Daryl Dixon filmed some of its second season in France in the spring and early summer before a planned hiatus that coincided with the start of the SAG-AFTRA strike. It will be resume production, as will Interview With the Vampire likewise, which will pick up filming season two in Prague after shutting down when the strike began.

The Ones Who Live, which will reintroduce Rick Grimes (Lincoln) and Michonne (Gurira) after both left the flagship series several years ago, finished filming before the strike, but the interim agreement will allow the cast to do some postproduction work like additional dialogue recording.

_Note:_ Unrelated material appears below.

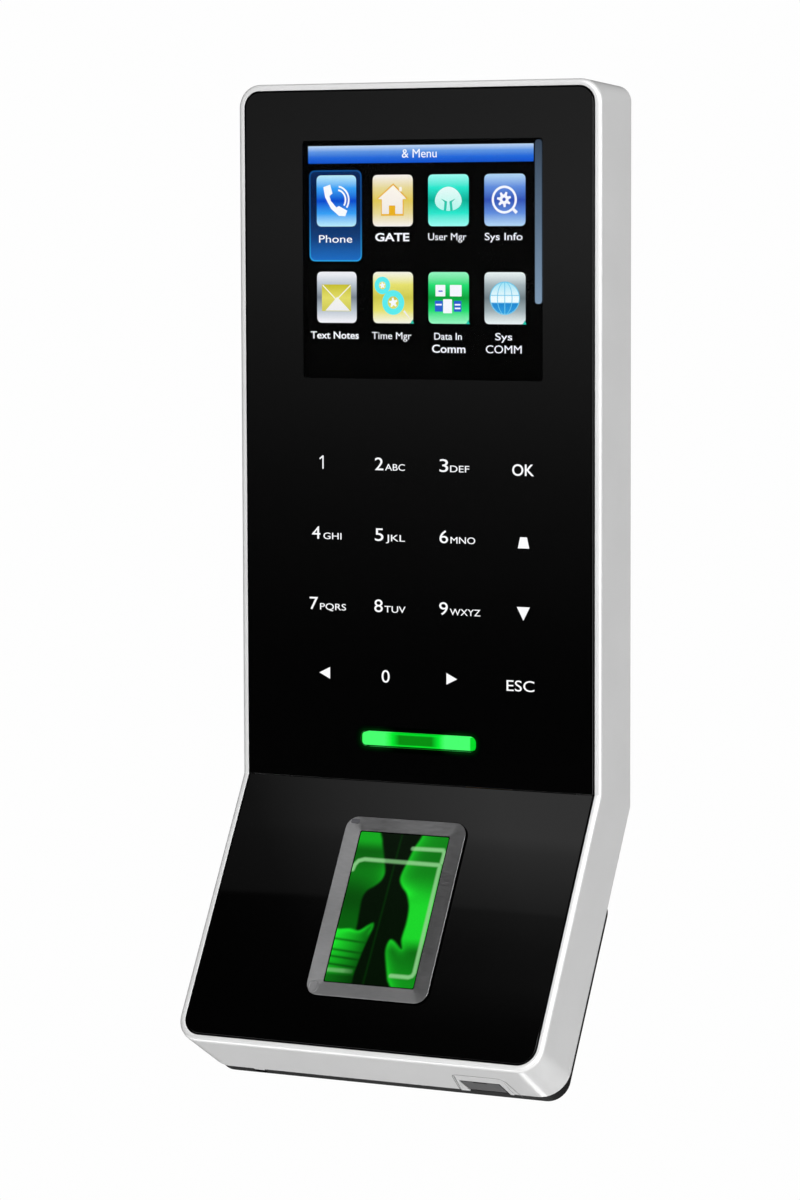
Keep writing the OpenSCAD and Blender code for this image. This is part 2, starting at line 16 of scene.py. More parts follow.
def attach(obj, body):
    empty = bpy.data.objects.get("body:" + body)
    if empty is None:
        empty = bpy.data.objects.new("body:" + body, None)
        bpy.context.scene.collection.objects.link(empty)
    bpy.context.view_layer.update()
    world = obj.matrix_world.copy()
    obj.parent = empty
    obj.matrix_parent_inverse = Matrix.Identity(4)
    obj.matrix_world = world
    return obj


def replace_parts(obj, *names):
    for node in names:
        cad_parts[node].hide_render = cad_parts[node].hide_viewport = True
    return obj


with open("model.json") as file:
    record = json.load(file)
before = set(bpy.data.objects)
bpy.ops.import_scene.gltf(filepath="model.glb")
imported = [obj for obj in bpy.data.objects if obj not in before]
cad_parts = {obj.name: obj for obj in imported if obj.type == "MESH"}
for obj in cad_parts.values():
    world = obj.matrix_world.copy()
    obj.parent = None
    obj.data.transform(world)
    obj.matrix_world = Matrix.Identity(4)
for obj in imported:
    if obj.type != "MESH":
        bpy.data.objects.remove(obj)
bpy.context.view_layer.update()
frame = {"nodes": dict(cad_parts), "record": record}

SAG-AFTRA’s interim agreements have generated some controversy, with a few union members saying they go against the spirit of the strike. Productions that sign the agreements agree to terms that are in line with the union’s most recent contract proposal before the strike began, which includes an 11 percent bump in minimum wages and revenue sharing for streaming projects.

On Aug. 14, SAG-AFTRA modified the agreements, saying it won’t offer them to productions covered by a Writers Guild of America contract that are produced in the United States.

Among the other TV projects that have struck interim agreements are biblical drama The Chosen, docuseries Beyond Belief: Fact or Fiction and Tehran from Apple TV+.

All three AMC series are slated to air in 2024. AMC Networks CEO Kristin Dolan said on the company’s quarterly earnings call that AMC and its sister networks have enough programming stocked to carry well into next year before the pipeline dries up.

Aug. 31, 12:48 p.m. An earlier version of this story incorrectly stated AMC Networks’ relationship to the AMPTP.